Raising an error is a bad idea since the ignored file would usually be
picked up by some wildcard expression and we still want that case to
succeed ('cvs add *' is likely what robert actually did).

One option is to list ignored files as such, using a new status code.
I've already played with this. An earlier version of my patch printed this:

 $ got add foo.core
 I foo.core
 $

This tells the user why foo.core wasn't added, which on the surface
seems much better than the behaviour implemented by my current patch,
which looks like this:

 $ got add foo.core
 $

But unless we special-case things the recursive case would then also
report ignored files.

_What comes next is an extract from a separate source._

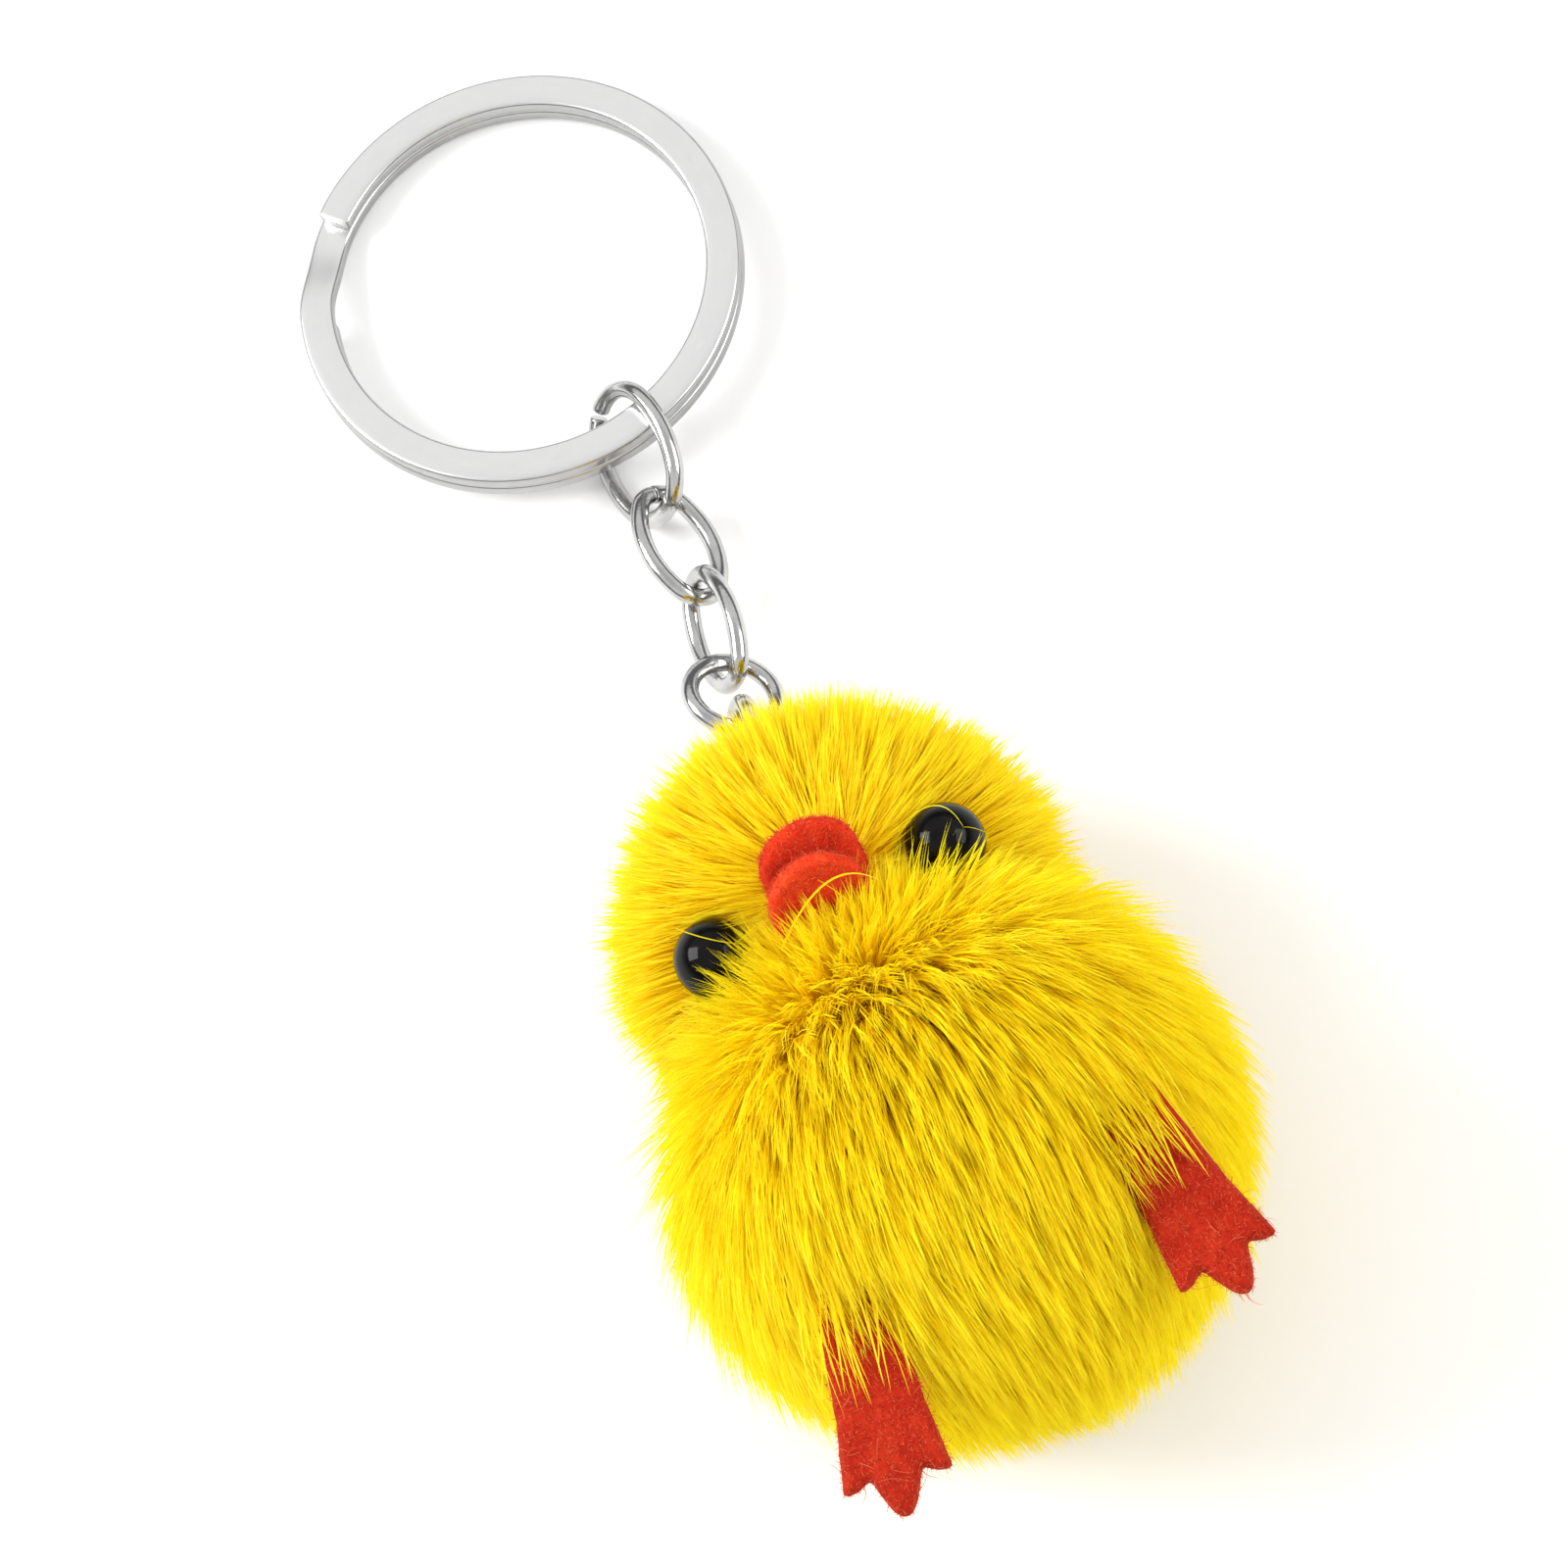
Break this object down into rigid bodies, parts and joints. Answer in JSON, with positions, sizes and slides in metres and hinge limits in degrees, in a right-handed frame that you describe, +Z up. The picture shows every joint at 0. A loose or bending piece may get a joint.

Which would look like this:

 $ got add -R .
 A README
 I foo.core
 I obj/bar.o
 I obj/foo.o
 A src/foo.c
 A src/bar.c
 I src/bar.c.orig
 $

Whereas the current output just would be:

 $ got add -R .
 A README
 A src/foo.c
 A src/bar.c
 $

So this new output for -R would potentially display many more ignored files
than added files which might not be desirable. We could perhaps collapse
ignored directories to make this less of an issue:

 $ got add -R .
 A README
 I foo.core
 I obj/
 A src/foo.c
 A src/bar.c
 I src/bar.c.orig
 $

Implementing the above idea would require further internal changes:
The ignores feature currently works by not even calling the status walk
callback on ignored files. The introduction of a new status code 'I' would
require updating all existing consumers of the status crawl (add, delete,
status, and more) to filter out such files.
This is certainly something we could do if we want 'add -R' to display
every file/directory which was ignored. I would not be opposed to this.
I decided against including such changes in the patch under discussion
because the changes bloat up the patch and might as well be done later.